Ceramic tubes that could cut most emissions from gas-fired power stations and coal and oil-fired generators have been developed by researchers at Newcastle University.
The tubes are made from an advanced material known as LSCF, or Lanthanum Strontium Cobalt Ferric Oxide.
Originally developed for use as the cathode in fuel cells, LSCF works by controlling the combustion process, as it can filter oxygen out of air. By burning fuel in pure oxygen, it is possible to produce a stream of almost pure carbon dioxide after combustion, which can be reprocessed into useful chemicals rather than having to be captured and stored.
The work was carried out in collaboration with Imperial College London, and has been led by Prof Ian Metcalfe and Dr Alan Thursfield in the School of Chemical Engineering and Advanced Materials at Newcastle.

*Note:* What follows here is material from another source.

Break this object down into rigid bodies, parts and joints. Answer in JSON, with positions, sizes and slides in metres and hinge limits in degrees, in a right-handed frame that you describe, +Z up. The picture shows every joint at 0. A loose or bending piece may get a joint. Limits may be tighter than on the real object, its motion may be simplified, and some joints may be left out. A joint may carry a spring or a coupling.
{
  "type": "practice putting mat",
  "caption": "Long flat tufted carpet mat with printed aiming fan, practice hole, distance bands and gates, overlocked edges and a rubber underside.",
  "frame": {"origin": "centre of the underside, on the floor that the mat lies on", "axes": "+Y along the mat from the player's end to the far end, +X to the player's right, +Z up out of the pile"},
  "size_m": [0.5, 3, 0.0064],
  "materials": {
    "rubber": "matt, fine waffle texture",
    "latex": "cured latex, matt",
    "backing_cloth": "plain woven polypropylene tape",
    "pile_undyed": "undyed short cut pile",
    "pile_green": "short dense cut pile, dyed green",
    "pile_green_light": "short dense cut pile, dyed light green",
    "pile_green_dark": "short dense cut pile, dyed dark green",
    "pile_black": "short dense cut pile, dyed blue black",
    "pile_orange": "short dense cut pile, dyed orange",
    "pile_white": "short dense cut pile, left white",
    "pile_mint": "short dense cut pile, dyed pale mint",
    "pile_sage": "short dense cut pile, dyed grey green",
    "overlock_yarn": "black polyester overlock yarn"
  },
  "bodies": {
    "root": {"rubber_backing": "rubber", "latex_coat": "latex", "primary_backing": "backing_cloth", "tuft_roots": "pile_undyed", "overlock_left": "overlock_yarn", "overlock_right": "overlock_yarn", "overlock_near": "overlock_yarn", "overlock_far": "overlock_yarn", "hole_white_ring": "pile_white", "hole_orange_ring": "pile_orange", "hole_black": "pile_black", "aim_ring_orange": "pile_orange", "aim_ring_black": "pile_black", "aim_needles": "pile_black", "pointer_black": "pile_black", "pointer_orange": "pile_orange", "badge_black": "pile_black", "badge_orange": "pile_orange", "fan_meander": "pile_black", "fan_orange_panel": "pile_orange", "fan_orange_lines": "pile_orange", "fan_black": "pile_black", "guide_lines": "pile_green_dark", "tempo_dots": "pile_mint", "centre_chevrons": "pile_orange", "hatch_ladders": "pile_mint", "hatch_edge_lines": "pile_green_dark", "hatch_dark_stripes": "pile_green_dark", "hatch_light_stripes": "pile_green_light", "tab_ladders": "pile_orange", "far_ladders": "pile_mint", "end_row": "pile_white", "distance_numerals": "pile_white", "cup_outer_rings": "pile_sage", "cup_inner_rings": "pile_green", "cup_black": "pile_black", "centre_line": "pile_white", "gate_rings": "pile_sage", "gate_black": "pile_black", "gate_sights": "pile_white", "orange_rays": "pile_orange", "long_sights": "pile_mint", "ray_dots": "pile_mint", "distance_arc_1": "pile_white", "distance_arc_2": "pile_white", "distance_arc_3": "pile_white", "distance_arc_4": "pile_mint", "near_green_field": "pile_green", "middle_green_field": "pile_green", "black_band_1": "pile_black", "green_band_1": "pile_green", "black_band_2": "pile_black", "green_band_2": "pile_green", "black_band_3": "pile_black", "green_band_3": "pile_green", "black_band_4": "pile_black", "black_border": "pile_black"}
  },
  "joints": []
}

The tubes have been successfully tested in the laboratory as part of a recent EPSRC project and have created interest within the energy industry, according to the university. Further tests on their durability are now being carried out, and the researchers are in talks with some of the UK’s large power generators concerning future partnerships.

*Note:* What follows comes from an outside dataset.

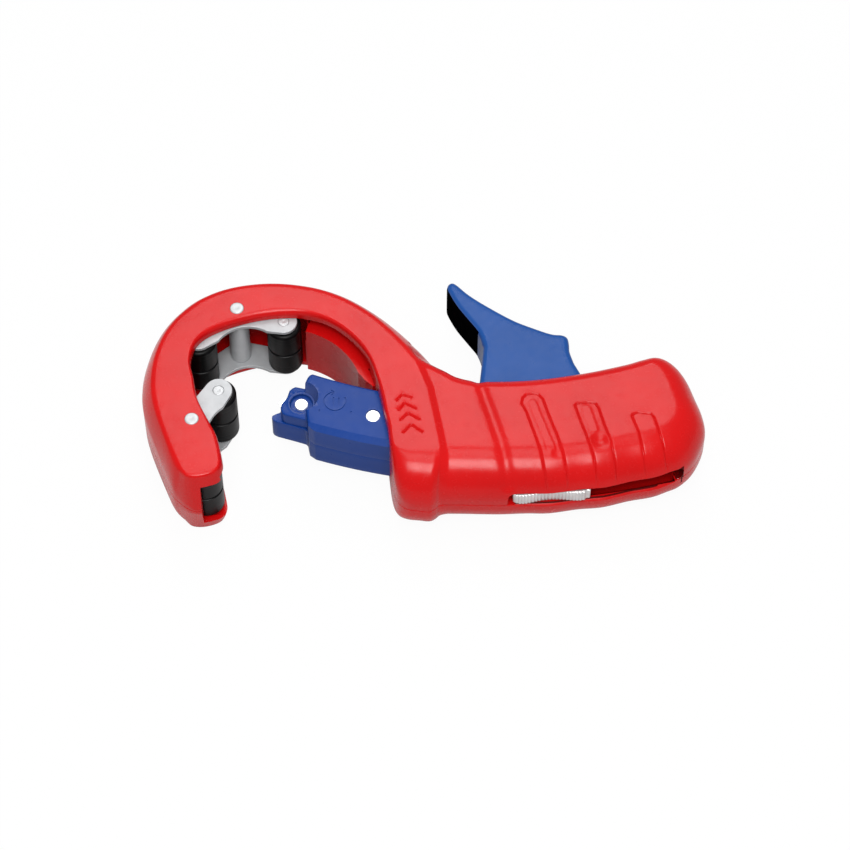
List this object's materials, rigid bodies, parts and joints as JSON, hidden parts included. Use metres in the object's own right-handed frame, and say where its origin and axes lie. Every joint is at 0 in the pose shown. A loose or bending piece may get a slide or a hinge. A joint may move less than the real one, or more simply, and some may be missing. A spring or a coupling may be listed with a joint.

‘We are looking at the stablility of the tubes are and how they will react to impurities in the gas stage,’ said Metcalfe. ‘We need to discover how quickly they become unstable and so which impurities we will need to ensure are removed before combustion. All of this has an impact on the cost of using the technology.’
Conventional gas-fired power stations burn methane in air, producing a mixture of nitrogen and greenhouse gases such as carbon dioxide and nitrogen oxides, which are emitted into the atmosphere. Separating the gases is costly and uses energy. However, LSCF tubes would allow only oxygen from the air to reach the methane. The result would be the production of almost pure carbon dioxide and steam, the latter of which would be condensed out as water.

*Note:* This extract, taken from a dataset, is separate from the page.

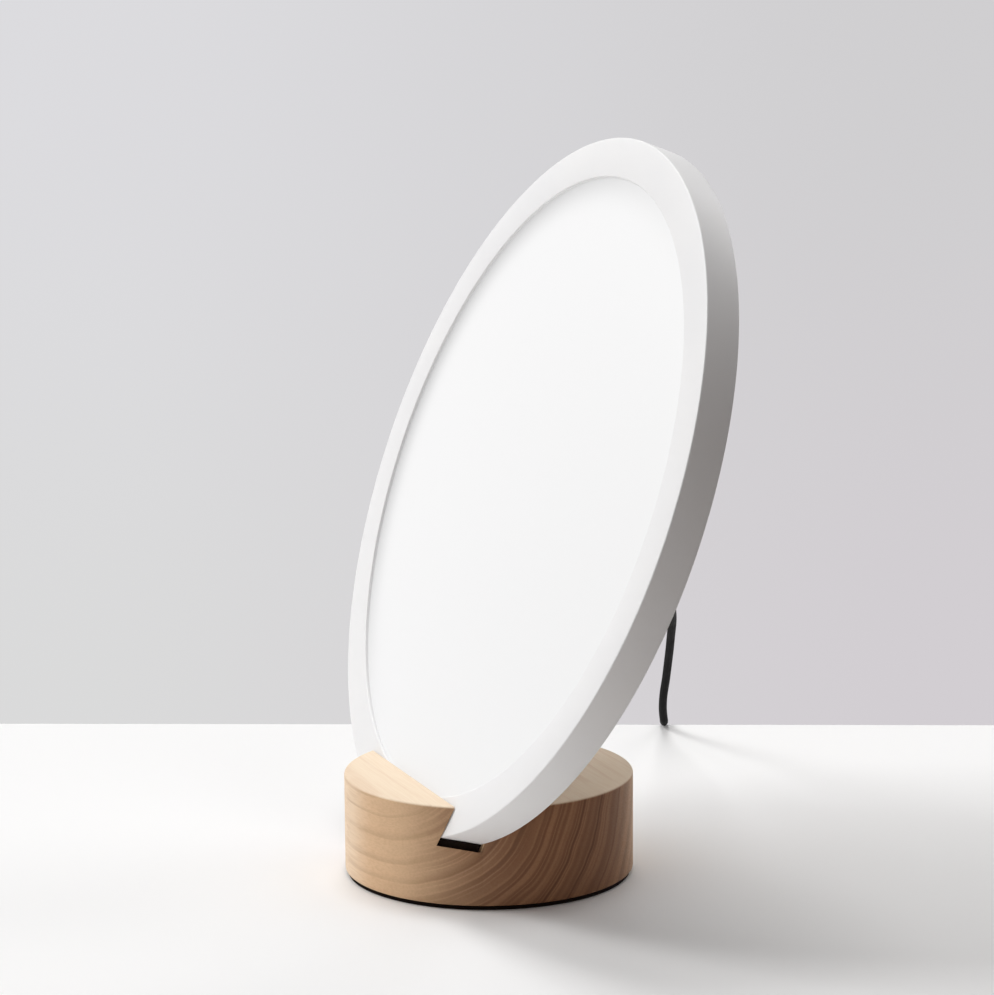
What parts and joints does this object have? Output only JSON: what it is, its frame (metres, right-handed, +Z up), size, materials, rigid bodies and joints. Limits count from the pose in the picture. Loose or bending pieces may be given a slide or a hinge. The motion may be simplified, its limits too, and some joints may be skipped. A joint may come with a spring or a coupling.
{
  "type": "light therapy lamp",
  "caption": "Round edge-lit light therapy panel that stands tilted back in the slanted slot of a round wooden base, with a mains cord, rear button and wall adapter.",
  "frame": {"origin": "centre of the anti-slip pad's underside, on the table", "axes": "+Z up, the lit face looks towards -Y and tilts back, +X to the right of a person behind the lamp's front looking along +Y"},
  "size_m": [0.4863, 0.2516, 0.3035],
  "materials": {
    "white_frame": "fine satin moulding",
    "white_cover": "fine satin moulding",
    "opal_diffuser": "opal, lit from behind",
    "clear_guide": "clear polished sheet",
    "reflector_film": "white film",
    "led_strip": "strip with yellowish light chips",
    "aluminium": "rolled strip",
    "foam": "open cell foam",
    "screw_steel": "plated",
    "board_green": "lacquered board",
    "switch_black": "moulded",
    "plunger_black": "moulded",
    "button_white": "satin moulding, dished",
    "relief_black": "soft moulding",
    "lead_red": "insulated wire",
    "lead_black": "insulated wire",
    "pale_wood": "pale softwood, sanded and oiled",
    "liner_black": "matt strip",
    "pad_black": "matt sheet",
    "cord_black": "smooth cord sheath",
    "tie_black": "hook and loop strap",
    "adapter_black": "fine texture moulding",
    "blade_metal": "nickel-plated"
  },
  "bodies": {
    "base": {"base_block": "pale_wood", "slot_liner": "liner_black", "base_pad": "pad_black", "cord_coil": "cord_black", "coil_tie": "tie_black", "adapter_front": "adapter_black", "adapter_back": "adapter_black", "adapter_blade_1": "blade_metal", "adapter_blade_2": "blade_metal", "adapter_relief": "adapter_black"},
    "panel": {"front_frame": "white_frame", "diffuser": "opal_diffuser", "light_guide": "clear_guide", "reflector_sheet": "reflector_film", "led_strip": "led_strip", "heat_ring": "aluminium", "foam_backing": "foam", "rear_cover": "white_cover", "cover_screw_1": "screw_steel", "cover_screw_2": "screw_steel", "cover_screw_3": "screw_steel", "cover_screw_4": "screw_steel", "cover_screw_5": "screw_steel", "cover_screw_6": "screw_steel", "cover_screw_7": "screw_steel", "cover_screw_8": "screw_steel", "driver_board": "board_green", "switch_body": "switch_black", "cord_relief": "relief_black", "supply_lead_plus": "lead_red", "supply_lead_minus": "lead_black", "strip_lead_plus": "lead_red", "strip_lead_minus": "lead_black", "cord_drop": "cord_black"},
    "button": {"power_button": "button_white", "switch_plunger": "plunger_black"}
  },
  "joints": [
    {"name": "panel_lift", "type": "slide", "parent": "base", "child": "panel", "axis": [0, 0.3535, 0.9354], "range_m": [0, 0.045]},
    {"name": "button_press", "type": "slide", "parent": "panel", "child": "button", "axis": [0, -0.9354, 0.3535], "range_m": [0, 0.0004], "stiffness_N_per_m": 2000, "springref_m": -0.0003}
  ]
}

The LSCF tubes look like small, stiff, drinking straws and are permeable to oxygen ions — individual atoms carrying an electrical charge. Most importantly, LSCF is resistant to corrosion or decomposition at typical power station operating temperatures of about 800ºC.
When air is blown around the outside of the tubes, oxygen passes through the wall of the tube to the inside, where it combusts with methane gas that is also being pumped through the tubes.
The oxygen-depleted air is then safe to return to the environment, while pure carbon dioxide can be collected from the inside of the tubes after combustion.
The pure carbon dioxide could be piped to a processing plant for conversion into chemicals such as methanol, a useful industrial fuel and solvent.
Alternatively, the flow of air and methane could be controlled so that only partial combustion took place. The resulting synthesis gas — a mixture of carbon monoxide and hydrogen — could then be converted into a variety of widely used hydrocarbon chemicals.
The team said it should be possible to assemble a power station combustion chamber from a large number of the tubes, with space between them for air to circulate.
They said that as well as gas-fuelled power generation, the technology could also be applied to coal and oil-fired power stations, provided that the solid and liquid fuels were first converted into gas. However, this would add to the cost and complexity of running a power station.
Despite its environmental benefits, the technology’s developers say its introduction will be hard to justify on an economic basis without changes to the current carbon credit system.
‘Most advanced technologies are not economically feasible as presently, the costs associated with emitting carbon are relatively low,’ said Metcalfe. ‘In order for the technology to be used, there would need to be the political will to raise the cost associated with carbon emissions.’